Senators on the Commerce Science, Technology and Space Subcommittee urged NASA Administrator Sean O’Keefe to “think big” at a May 8 hearing and did not voice any qualms about the costs of doing so. Subcommittee members advocated what O’Keefe referred to as “lofty objectives” for the space agency. There was agreement that NASA must get its financial house in order and rebuild congressional confidence, but members condemned the basically flat funding that NASA has seen in recent years.

“We’ve got to by all means maintain NASA at its full strength,” Commerce Committee Chairman Ernest Hollings (D-SC) asserted. Subcommittee Chairman Ron Wyden (D-OR), who will soon be drafting an authorization bill for the agency, cautioned that “Congress isn’t going to throw good money after bad.” But he spoke with enthusiasm of regaining “the glory of the past,” and called for a manned mission to Mars. Sen. Byron Dorgan (D-ND) acknowledged that while Congress tends to be critical of NASA, it is an agency “that perhaps embraces, by its very nature, more risk than other agencies.”

Sen. Bill Nelson (D-FL) remarked that NASA’s recent budgets, including the FY 2003 request, have not kept pace with inflation. The agency cannot continue, he said, “trying to put 10 pounds of potatoes in a 5-pound potato sack.” To provide some budgetary relief, he promised to try to insert language in the DOD authorization bill to encourage Defense Department cooperation and support of NASA’s Space Launch Initiative.
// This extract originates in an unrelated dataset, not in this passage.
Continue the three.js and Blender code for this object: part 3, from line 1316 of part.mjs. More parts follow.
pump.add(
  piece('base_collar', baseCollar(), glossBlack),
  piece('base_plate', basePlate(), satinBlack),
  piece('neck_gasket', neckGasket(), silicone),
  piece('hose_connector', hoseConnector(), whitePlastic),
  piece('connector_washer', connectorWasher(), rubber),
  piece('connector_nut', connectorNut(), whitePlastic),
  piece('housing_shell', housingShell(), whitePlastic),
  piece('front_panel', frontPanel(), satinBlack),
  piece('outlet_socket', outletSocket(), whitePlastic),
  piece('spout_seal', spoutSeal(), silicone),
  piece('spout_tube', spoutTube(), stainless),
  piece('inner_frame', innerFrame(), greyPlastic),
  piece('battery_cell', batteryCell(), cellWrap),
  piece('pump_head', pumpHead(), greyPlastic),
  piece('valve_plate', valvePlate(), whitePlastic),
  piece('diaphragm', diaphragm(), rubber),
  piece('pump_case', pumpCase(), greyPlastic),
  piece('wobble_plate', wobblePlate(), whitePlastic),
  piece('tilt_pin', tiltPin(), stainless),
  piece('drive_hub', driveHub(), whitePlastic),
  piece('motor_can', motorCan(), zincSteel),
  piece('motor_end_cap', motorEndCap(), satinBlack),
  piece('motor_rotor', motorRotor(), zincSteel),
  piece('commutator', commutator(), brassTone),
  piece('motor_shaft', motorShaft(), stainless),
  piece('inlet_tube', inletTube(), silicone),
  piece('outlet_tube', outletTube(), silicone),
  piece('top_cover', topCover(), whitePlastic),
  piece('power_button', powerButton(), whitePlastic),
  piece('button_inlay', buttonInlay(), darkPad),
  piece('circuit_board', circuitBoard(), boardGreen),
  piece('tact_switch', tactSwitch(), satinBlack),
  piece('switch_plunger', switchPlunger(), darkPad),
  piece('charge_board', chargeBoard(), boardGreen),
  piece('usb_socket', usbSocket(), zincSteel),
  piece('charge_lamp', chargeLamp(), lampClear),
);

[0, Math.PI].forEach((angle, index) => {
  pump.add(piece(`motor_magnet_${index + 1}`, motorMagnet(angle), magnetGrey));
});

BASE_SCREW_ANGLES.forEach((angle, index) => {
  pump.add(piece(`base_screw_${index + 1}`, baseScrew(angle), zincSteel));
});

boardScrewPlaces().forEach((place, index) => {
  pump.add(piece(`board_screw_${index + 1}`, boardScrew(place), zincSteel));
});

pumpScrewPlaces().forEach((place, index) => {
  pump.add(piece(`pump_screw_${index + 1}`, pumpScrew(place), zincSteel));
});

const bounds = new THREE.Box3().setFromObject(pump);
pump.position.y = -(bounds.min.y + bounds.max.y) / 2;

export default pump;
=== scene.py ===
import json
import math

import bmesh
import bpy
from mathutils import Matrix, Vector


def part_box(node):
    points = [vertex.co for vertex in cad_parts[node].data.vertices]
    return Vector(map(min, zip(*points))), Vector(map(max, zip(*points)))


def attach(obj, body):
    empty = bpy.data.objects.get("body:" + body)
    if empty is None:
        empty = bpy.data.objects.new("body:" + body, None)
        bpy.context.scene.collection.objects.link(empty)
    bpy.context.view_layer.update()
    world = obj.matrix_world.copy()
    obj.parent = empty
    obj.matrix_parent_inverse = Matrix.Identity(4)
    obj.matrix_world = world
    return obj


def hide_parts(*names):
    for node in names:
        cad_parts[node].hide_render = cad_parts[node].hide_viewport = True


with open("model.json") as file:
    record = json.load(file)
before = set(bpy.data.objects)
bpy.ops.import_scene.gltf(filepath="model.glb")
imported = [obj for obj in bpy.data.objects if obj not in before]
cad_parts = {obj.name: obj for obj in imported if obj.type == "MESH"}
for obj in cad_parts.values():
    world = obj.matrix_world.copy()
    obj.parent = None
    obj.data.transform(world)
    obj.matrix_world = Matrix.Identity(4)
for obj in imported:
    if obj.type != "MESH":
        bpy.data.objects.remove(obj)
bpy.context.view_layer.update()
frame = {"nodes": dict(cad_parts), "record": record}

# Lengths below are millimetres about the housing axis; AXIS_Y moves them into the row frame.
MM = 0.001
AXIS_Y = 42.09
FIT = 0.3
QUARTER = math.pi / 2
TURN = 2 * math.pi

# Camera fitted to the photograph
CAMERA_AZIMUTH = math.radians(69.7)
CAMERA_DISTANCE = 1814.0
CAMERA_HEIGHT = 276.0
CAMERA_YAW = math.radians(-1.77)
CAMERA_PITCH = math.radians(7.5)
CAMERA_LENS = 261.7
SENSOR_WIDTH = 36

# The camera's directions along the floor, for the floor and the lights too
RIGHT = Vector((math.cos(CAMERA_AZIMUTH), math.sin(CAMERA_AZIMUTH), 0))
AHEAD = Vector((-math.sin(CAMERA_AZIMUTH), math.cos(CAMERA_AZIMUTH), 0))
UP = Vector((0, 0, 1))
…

The hearing was a bipartisan, friendly affair. Wyden and Ranking Republican George Allen (R-VA) agreed that NASA’s primary focus has to be on science. “Current scientific projects can’t be allowed to fall by the wayside,” Wyden said. Both members had concerns that, as Allen noted, funding for aviation research has fallen by over 50 percent since 1987. The adequacy of NASA’s support for aeronautics R&D is a topic that has repeatedly arisen in recent NASA hearings.

The foremost topic of concern at every hearing in which O’Keefe has appeared as NASA Administrator has been the International Space Station. Congress wants to work with NASA, Wyden said, “to set ambitious criteria” for research on the space station. Sen. Kay Bailey Hutchison (R-TX) criticized recent cuts to the station’s budget. As in other hearings, much of the questioning revolved around when NASA might make a decision about building out the station beyond the “core complete” configuration, and whether holding off on development of additional elements now might cause added cost and delay in the future. If the June report of the task force on prioritization of research objectives indicates a need for an expanded configuration, O’Keefe said, discussions would start this summer about what the ultimate configuration should be, how much it would cost, and whether it would be worth the time and effort. But he reiterated that, unless assembly of the core configuration is successfully achieved by early 2004, any discussion of further enhancements “is purely academic.”

The senators were pleased with O’Keefe’s emphasis on education. In addition to reestablishing the “Educator in Space” program, he intends to pull together NASA’s existing education and outreach programs in a more coherent way, and to work with the Department of Education to build on those programs.

Asked by Wyden when NASA might initiate a manned mission to Mars, O’Keefe said that NASA needs to overcome technological limitations on space travel and learn more about the long-term effects of space radiation. “If we...meet these two challenges,” O’Keefe responded, “then the answer to your question is: let’s pick a date.”

Wyden promised to draft a reauthorization bill as soon as possible. He encouraged O’Keefe to “get the accounting done, and think big. I think you’re up to it.”